*Set task*
Extract every line of the material below and reproduce it faithfully.

*Stored data*
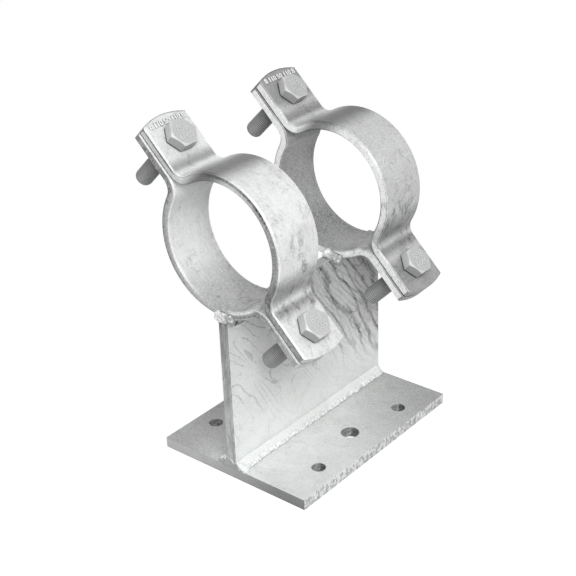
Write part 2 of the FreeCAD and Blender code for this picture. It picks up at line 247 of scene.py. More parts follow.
def plain_shader(n, kind, level, strength=None):
    """A grey shader of one level."""
    node = n.add(kind)
    node.inputs["Color"].default_value = (level, level, level, 1)
    if strength is not None:
        node.inputs["Strength"].default_value = strength
    return node.outputs[0]


SKY_LEVEL = 0.24       # light from all round
FLOOR_GLOW = 0.93      # white of the paper where it is seen
FLOOR_LIT = 0.22       # share of it that takes shadow
FLOOR_BOUNCE = 0.5     # grey of the paper in the light that it throws back
FLOOR_REACH = 6.0      # metres from the middle to the paper's edge


def paint_world():
    """White where it is seen, a dim even sky for the light that it gives."""
    world = bpy.data.worlds.new("studio")
    scene.world = world
    world.use_nodes = True
    n = Nodes(world.node_tree)
    sky = plain_shader(n, "ShaderNodeBackground", 1, SKY_LEVEL)
    plain = plain_shader(n, "ShaderNodeBackground", 1, 1.0)
    n.feed(n.add("ShaderNodeOutputWorld").inputs[0], n.either(seen_or_mirrored(n), sky, plain))


paint_world()


def make_floor():
    """White paper that still takes the object's soft shadow."""
    mesh = bpy.data.meshes.new("floor")
    corners = [(x * FLOOR_REACH, y * FLOOR_REACH, 0) for x, y in ((-1, -1), (1, -1), (1, 1), (-1, 1))]
    mesh.from_pydata(corners, [], [(0, 1, 2, 3)])
    floor = bpy.data.objects.new("floor", mesh)
    scene.collection.objects.link(floor)
    paper = bpy.data.materials.new("paper")
    paper.use_nodes = True
    n = Nodes(paper.node_tree)
    seen = n.add("ShaderNodeAddShader")
    n.feed(seen.inputs[0], plain_shader(n, "ShaderNodeBsdfDiffuse", FLOOR_LIT))
    n.feed(seen.inputs[1], plain_shader(n, "ShaderNodeEmission", 1, FLOOR_GLOW))
    bounce = plain_shader(n, "ShaderNodeBsdfDiffuse", FLOOR_BOUNCE)
    both = n.either(seen_or_mirrored(n), bounce, seen.outputs[0])
    n.feed(n.add("ShaderNodeOutputMaterial").inputs[0], both)
    mesh.materials.append(paper)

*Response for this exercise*
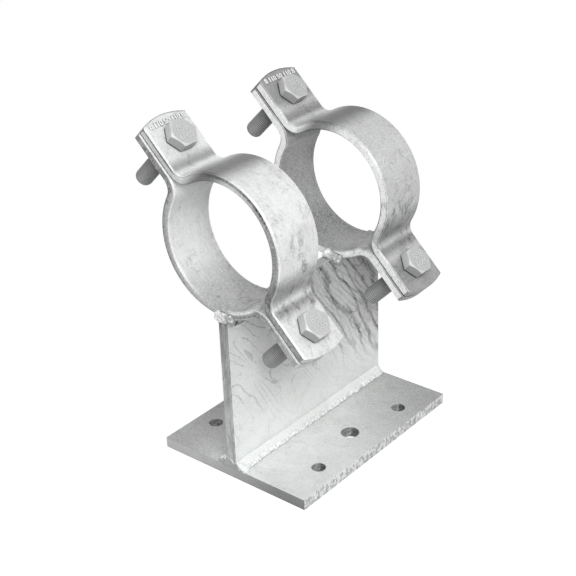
Write part 2 of the FreeCAD and Blender code for this picture. It picks up at line 247 of scene.py. More parts follow.
def plain_shader(n, kind, level, strength=None):
    """A grey shader of one level."""
    node = n.add(kind)
    node.inputs["Color"].default_value = (level, level, level, 1)
    if strength is not None:
        node.inputs["Strength"].default_value = strength
    return node.outputs[0]


SKY_LEVEL = 0.24       # light from all round
FLOOR_GLOW = 0.93      # white of the paper where it is seen
FLOOR_LIT = 0.22       # share of it that takes shadow
FLOOR_BOUNCE = 0.5     # grey of the paper in the light that it throws back
FLOOR_REACH = 6.0      # metres from the middle to the paper's edge


def paint_world():
    """White where it is seen, a dim even sky for the light that it gives."""
    world = bpy.data.worlds.new("studio")
    scene.world = world
    world.use_nodes = True
    n = Nodes(world.node_tree)
    sky = plain_shader(n, "ShaderNodeBackground", 1, SKY_LEVEL)
    plain = plain_shader(n, "ShaderNodeBackground", 1, 1.0)
    n.feed(n.add("ShaderNodeOutputWorld").inputs[0], n.either(seen_or_mirrored(n), sky, plain))


paint_world()


def make_floor():
    """White paper that still takes the object's soft shadow."""
    mesh = bpy.data.meshes.new("floor")
    corners = [(x * FLOOR_REACH, y * FLOOR_REACH, 0) for x, y in ((-1, -1), (1, -1), (1, 1), (-1, 1))]
    mesh.from_pydata(corners, [], [(0, 1, 2, 3)])
    floor = bpy.data.objects.new("floor", mesh)
    scene.collection.objects.link(floor)
    paper = bpy.data.materials.new("paper")
    paper.use_nodes = True
    n = Nodes(paper.node_tree)
    seen = n.add("ShaderNodeAddShader")
    n.feed(seen.inputs[0], plain_shader(n, "ShaderNodeBsdfDiffuse", FLOOR_LIT))
    n.feed(seen.inputs[1], plain_shader(n, "ShaderNodeEmission", 1, FLOOR_GLOW))
    bounce = plain_shader(n, "ShaderNodeBsdfDiffuse", FLOOR_BOUNCE)
    both = n.either(seen_or_mirrored(n), bounce, seen.outputs[0])
    n.feed(n.add("ShaderNodeOutputMaterial").inputs[0], both)
    mesh.materials.append(paper)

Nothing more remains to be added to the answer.